Bay of Navarino
- Greek:
- Órmos Navarínou
Bay of Navarino, small, deep, and almost landlocked bay of the Ionian Sea (Modern Greek: Ióvio Pélagos) in the nomós (department) of Messenia (Messinía), in the southwestern Peloponnese (Pelopónnisos), Greece. Known also as Pylos (Pýlos) Bay after Homeric Pylos, which has been identified farther to the north, the bay was the scene of a decisive battle in 1827 that consolidated the independence of Greece. Here, the combined fleets of Great Britain, France, and Russia destroyed the Turko-Egyptian fleet. Two years later the French built a little town on the bay’s south shore that is now a popular tourist centre. Named Navarino after a neighbouring castle “of the Avars,” the town attracted to itself the classical name of Pylos.
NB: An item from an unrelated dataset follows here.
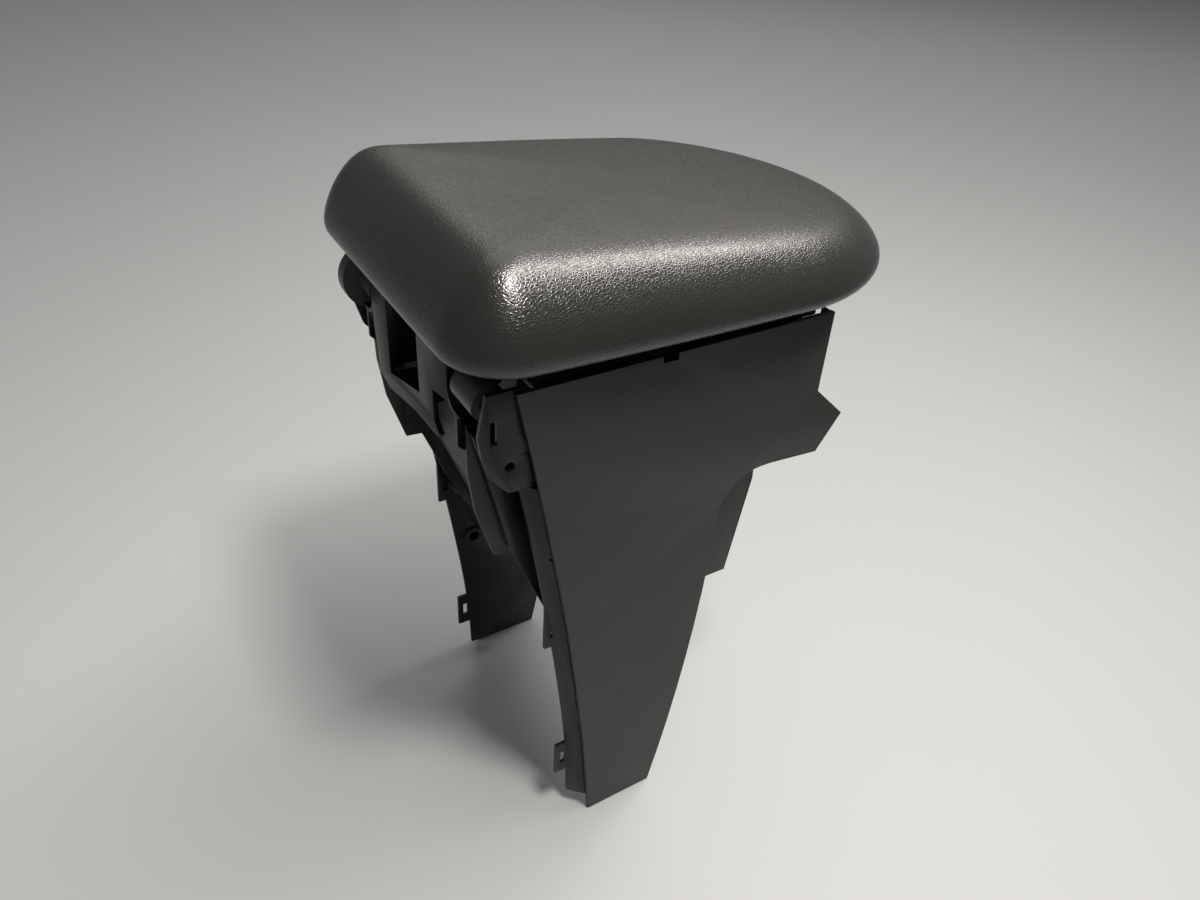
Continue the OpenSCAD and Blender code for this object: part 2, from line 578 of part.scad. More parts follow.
// Striker on the bin's front wall, behind the latch hook
striker_z = frame_top - 0.1;
module latch_striker() {
  color("silver") rotate([90, 0, 90]) translate([0, 0, -14]) linear_extrude(28)
    polygon([[bin_front_y(striker_z), striker_z], [rim_front, striker_z], [rim_front, striker_z - 16],
        [rim_front - 2, striker_z - 16],
             [rim_front - 2, striker_z - 2], [bin_front_y(striker_z - 2), striker_z - 2]]);
}

// Lid
lid_wide_y = foot_rear_y + 109;
lid_rear_y = lid_wide_y - lid_rear_len;
lid_len = lid_rear_len + lid_front_len;
corner_y = lid_rear_y + lid_corner_r;
liner_z = lid_z;
rest_gap = 0.1;
crown = 3;
// Right half of the rim's outline, inset by i: an elliptic front, a slightly bowed side and a round rear corner
function lid_half(i) = concat(
  [for (t = [0:7.5:90]) [(lid_half_w - i) * pow(sin(t), 2 / front_power),
                         lid_wide_y + (lid_front_len - i) * pow(cos(t), 2 / front_power)]],
  [for (k = [1:4]) let (u = k / 4) [lid_half_w - (lid_half_w - lid_rear_half_w)
      * u * u - i, lid_wide_y + (corner_y - lid_wide_y) * u]],
  [for (t = [15:15:90]) [lid_rear_half_w - lid_corner_r + (lid_corner_r - i)
      * cos(t), corner_y - (lid_corner_r - i) * sin(t)]]);
function lid_outline(i) = let (h = lid_half(i), m = len(h)) concat(h, [for (k = [m - 1:-1:1]) [-h[k][0],
    h[k][1]]]);
// Height of the pad's top above the rim at y
function top_h(y) = lid_rear_h + (lid_front_h - lid_rear_h) * (y - lid_rear_y) / lid_len;
// One ring of the lid's form, d inside its outer skin, at stage k: 0 to 1 is the bulging side, 1 to 2 the rounded edge
function lid_ring(d, k, z0) =
  k <= 1 ? [for (p = lid_outline(d - lid_bulge * sin(90 * k))) [p[0], p[1], lid_z + z0 + (bulge_up - z0) * k]]
         : let (a = 90 * (k - 1), c = 1 - pow(cos(a), 2 / edge_power), s = pow(sin(a), 2 / edge_power))
           [for (p = lid_outline(d - lid_bulge + (side_round - d) * c))
             [p[0], p[1], lid_z + bulge_up + (top_h(p[1]) - d - bulge_up) * s]];
// The crowned middle of the top: the last ring drawn in towards the centre by the factor f
function crown_ring(d, f) = [for (p = lid_ring(d, 2, 0)) [p[0] * f, p[1] * f, lid_z + top_h(p[1] * f)
    - d + crown * (1 - f * f)]];
module lid_form(d, z0) {
  loft(concat([for (k = [0, 0.5, 1, 1.2, 1.4, 1.6, 1.8, 2]) lid_ring(d, k, z0)], [for (f = [0.7, 0.35])
      crown_ring(d, f)]));
}
core_d = pad_t + 0.3;
liner_top = liner_z + liner_t;
lid_screw_x = half_w - 39;
lid_screw_y = [foot_rear_y + 12, foot_rear_y + 130];
lid_screw_places = [for (x = [lid_screw_x, -lid_screw_x]) for (y = lid_screw_y) [x, y]];
module lid_pad() {
  color([0.13, 0.13, 0.13]) difference() {
    lid_form(0, 0);
    lid_form(pad_t, -1);
  }
}
module lid_core() {
  color([0.2, 0.2, 0.2]) difference() {
    union() {
      difference() {
        lid_form(core_d, liner_top - lid_z);
        lid_form(core_d + core_t, liner_top - lid_z - 1);
      }
      for (p = lid_screw_places) translate([p[0], p[1], liner_top])
        cylinder(h = top_h(p[1]) - core_d - core_t / 2 - (liner_top - lid_z), r = 4.5, $fn = round_fn);
    }
    for (p = lid_screw_places) translate([p[0], p[1], liner_top - 1]) cylinder(h = 15, r = screw_r + pin_gap,
        $fn = round_fn);
  }
}
arm_w0 = 23;
arm_w1 = 35;
arm_slot = [hinge_at[0] + 8, hinge_at[0] + 25];
foot_front = hinge_at[0] + 56;
arm_screw_y = [hinge_at[0] + 34, hinge_at[0] + 48];
latch_at = [foot_rear_y + 164, liner_z - 6];
ear_t = 3;
module lid_liner() {
  color([0.16, 0.16, 0.16]) difference() {
    union() {
      translate([0, 0, liner_z]) linear_extrude(liner_t) polygon(lid_outline(core_d));
      for (y = [-95, -20, 55]) translate([-56, y, liner_top - eps]) cube([112, 2, 7]);
      for (s = [-1, 1]) translate([s * (lever_w / 2 + 0.4 + ear_t / 2)
          - ear_t / 2, latch_at[0] - 4, latch_at[1] - 4]) cube([ear_t, 8, 10.2]);
    }
    translate([-56, -96, liner_z - 1]) cube([112, 160, 2]);
    for (p = lid_screw_places) translate([p[0], p[1], liner_z - 1]) cylinder(h = 12, r = screw_r + pin_gap,
        $fn = round_fn);
    for (s = [-1, 1]) translate([s * (half_w - (arm_w0 + arm_w1) / 2) - (arm_w1 - arm_w0)
        / 2 - 0.5, arm_slot[0] - 0.5, liner_z - 1])
      cube([arm_w1 - arm_w0 + 1, arm_slot[1] - arm_slot[0] + 1, liner_t + 2]);
    for (s = [-1, 1]) for (y = arm_screw_y) translate([s * (half_w - (arm_w0 + arm_w1) / 2), y, liner_z - 1])
      cylinder(h = liner_t + 2, r = screw_r + pin_gap, $fn = round_fn);
    translate([-lever_w, latch_at[0], latch_at[1]]) rotate([0, 90, 0])
        cylinder(h = 2 * lever_w, r = latch_pin_r + pin_gap, $fn = round_fn);
  }
}
module lid_screws() {
  color("silver") for (p = lid_screw_places) translate([p[0], p[1], liner_z + 1]) mirror([0, 0, 1])
      translate([0, 0, -13]) pan_screw(14);
}
// Hinge arms: a knuckle on the pin, a gooseneck through the lid's lower cover and a foot screwed down on it
module hinge_arm(drum = false) {
  color([0.22, 0.22, 0.22]) difference() {
    union() {
      if (drum) intersection() {
        cross_pin(hinge_at, drum_r, knuckle_w0, knuckle_w0 + drum_w);
        wall(0, pocket_w1) translate([hinge_at[0] - 30, hinge_z - 30])
            square([60, liner_z - 1.5 - hinge_z + 30]);
      }
      cross_pin(hinge_at, knuckle_r, knuckle_w0, knuckle_w1);
      wall(arm_w0, arm_w1 - arm_w0) polygon([[hinge_at[0] - 7, hinge_z + 6], [hinge_at[0] + 9, hinge_z + 3],
          [arm_slot[1], liner_z - 1],
        [arm_slot[1], liner_top + 3.2], [arm_slot[0], liner_top + 3.2], [arm_slot[0], liner_z - 1]]);
      wall(arm_w0 - 2, arm_w1 - arm_w0 + 4) translate([arm_slot[0] + 4, liner_top])
          square([foot_front - arm_slot[0] - 4, 3.2]);
    }
    cross_pin(hinge_at, pin_r + pin_gap, knuckle_w0 - 1, knuckle_w1 + 1);
    for (y = arm_screw_y) translate([half_w - (arm_w0 + arm_w1) / 2, y, liner_top - 1])
        cylinder(h = 6, r = screw_r + pin_gap, $fn = round_fn);
  }
}
module right_hinge_arm() hinge_arm();
module left_hinge_arm() left_copy() hinge_arm(true);
module hinge_screws() {
  color("silver") for (s = [-1, 1]) for (y = arm_screw_y) translate([s * (half_w - (arm_w0 + arm_w1)
      / 2), y, liner_z + 0.3])
    pan_screw(liner_t + 3.2 - 0.3);
}

// Latch lever under the lid's front, on a pin between two ears of the lid's lower cover
hook_y = rim_front + latch_gap;
module latch_lever() {
  color([0.14, 0.14, 0.14]) difference() {
    union() {
      translate([-lever_w / 2, hook_y, latch_at[1] - 1.5]) cube([lever_w, latch_at[0] + 28 - hook_y, lever_t]);
      translate([-lever_w / 2, latch_at[0], latch_at[1]]) rotate([0, 90, 0])
          cylinder(h = lever_w, r = 3.4, $fn = round_fn);
      translate([-12, hook_y, latch_at[1] - 16]) cube([24, lever_t, 16]);
      translate([-lever_w / 2, latch_at[0] + 25, latch_at[1] - 5]) cube([lever_w, 3, 5]);
    }
    translate([-6, latch_at[0] - 5, latch_at[1] - 6]) cube([12, 10, 12]);
    translate([-lever_w, latch_at[0], latch_at[1]]) rotate([0, 90, 0])
        cylinder(h = 2 * lever_w, r = latch_pin_r + pin_gap, $fn = round_fn);
  }
}
module latch_pin() {
  color("silver") translate([-(lever_w / 2 + 0.4 + ear_t), latch_at[0], latch_at[1]]) rotate([0, 90, 0])
    cylinder(h = lever_w + 0.8 + 2 * ear_t, r = latch_pin_r, $fn = round_fn);
}
// Torsion spring round the latch pin, as a helix of round wire
spring_r = 2.6;
wire_r = 0.4;
spring_turns = 5;
module latch_spring() {
  n = spring_turns * 10;
  color("silver") translate([0, latch_at[0], latch_at[1]]) rotate([0, 90, 0])
    helix(spring_r, wire_r, 10, n);
}
// A round wire of radius w wound with radius r along Z over the length len
module helix(r, w, len, n, m = 6) {
  loft([for (i = [0:n]) let (a = 360 * spring_turns * i / n)
    [for (j = [0:m - 1]) let (q = r + w * cos(360 * j / m)) [q * cos(a), q * sin(a), len * (i / n - 0.5)
        + w * sin(360 * j / m)]]]);
}

right_trim_panel();
left_trim_panel();
right_side_frame();
left_side_frame();
right_trim_clips();
left_trim_clips();
hinge_bracket();
bracket_screws();
storage_bin();
bin_mat();
bin_screws();
lid_bumpers();
latch_striker();
right_hinge_pin();
left_hinge_pin();
lid_pad();
lid_core();
lid_liner();
lid_screws();
right_hinge_arm();
left_hinge_arm();
hinge_screws();
latch_lever();
latch_pin();
latch_spring();
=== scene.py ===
# %% [markdown]
# # Car centre armrest
# A padded, leather-grained lid over a deep storage bin, on two side frames with legs. The solid pieces
# come from the CAD frame. This script gives six of them rounded edges, makes the lid's padded skin, and
# paints everything with procedural materials that read Object coordinates in metres.

import math

import bmesh
import bpy
import numpy as np
from mathutils import Matrix, Vector


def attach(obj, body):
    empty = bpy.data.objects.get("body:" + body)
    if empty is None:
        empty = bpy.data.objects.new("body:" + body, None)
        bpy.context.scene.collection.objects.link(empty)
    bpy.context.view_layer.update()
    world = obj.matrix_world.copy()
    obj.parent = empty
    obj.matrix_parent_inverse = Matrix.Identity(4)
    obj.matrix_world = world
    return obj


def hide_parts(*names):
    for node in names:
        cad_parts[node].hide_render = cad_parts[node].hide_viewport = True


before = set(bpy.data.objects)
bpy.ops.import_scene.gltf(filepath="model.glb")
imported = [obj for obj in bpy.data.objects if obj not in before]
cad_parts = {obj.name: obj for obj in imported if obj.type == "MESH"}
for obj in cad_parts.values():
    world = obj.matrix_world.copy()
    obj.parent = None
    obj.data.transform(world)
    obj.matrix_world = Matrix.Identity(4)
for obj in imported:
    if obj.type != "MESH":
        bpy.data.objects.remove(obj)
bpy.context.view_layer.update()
MM = 0.001

# %% [markdown]
# ## Camera
# The view could be matched by eye. Here the place, the direction and the lens were solved from points in
# the photograph that lie on a square grid, so that a render can be laid over the photograph. The camera
# rolls by four degrees, as a hand-held one does.

# %% Camera at the photograph's viewpoint
CAMERA_PLACE = (0.4302, -0.2970, 0.6185)
VIEW_FORWARD = (-0.6785, 0.4502, -0.5805)
VIEW_RIGHT = (0.5176, 0.8537, 0.0573)
SENSOR_MM, LENS_MM, NEAREST = 36, 27.66, 0.01

camera = bpy.data.objects.new("camera", bpy.data.cameras.new("camera"))
bpy.context.scene.collection.objects.link(camera)
bpy.context.scene.camera = camera
forward = Vector(VIEW_FORWARD).normalized()
right = Vector(VIEW_RIGHT)
right = (right - forward * right.dot(forward)).normalized()
axes = Matrix((right, right.cross(forward), -forward)).transposed().to_4x4()
camera.matrix_world = Matrix.Translation(CAMERA_PLACE) @ axes
camera.data.sensor_width = SENSOR_MM
camera.data.lens = LENS_MM
camera.data.clip_start = NEAREST
print("camera at", tuple(round(v, 3) for v in camera.location))

# %% [markdown]
# ## Floor and light
# A satin skin shows its shape by what it mirrors, so the lamps were placed by following camera rays off
# the lid. A long lamp overhead makes the bright streak along the lid's near edge, a small one makes the
# bright corner, and a broad one from behind and an even pale sky light the rest. The floor is plain.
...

The historic island of Sfaktiría (Sphacteria), scene of an engagement in the Peloponnesian War, functions as a giant breakwater for the bay’s inner lagoon or shipping lane, leaving a broad channel on the south and the Sikiás Channel on the north. The bay is one of the safest anchorages in the Mediterranean. At Palaiókastron (Paleo Kastro) are the ruins of a Frankish castle built in 1278.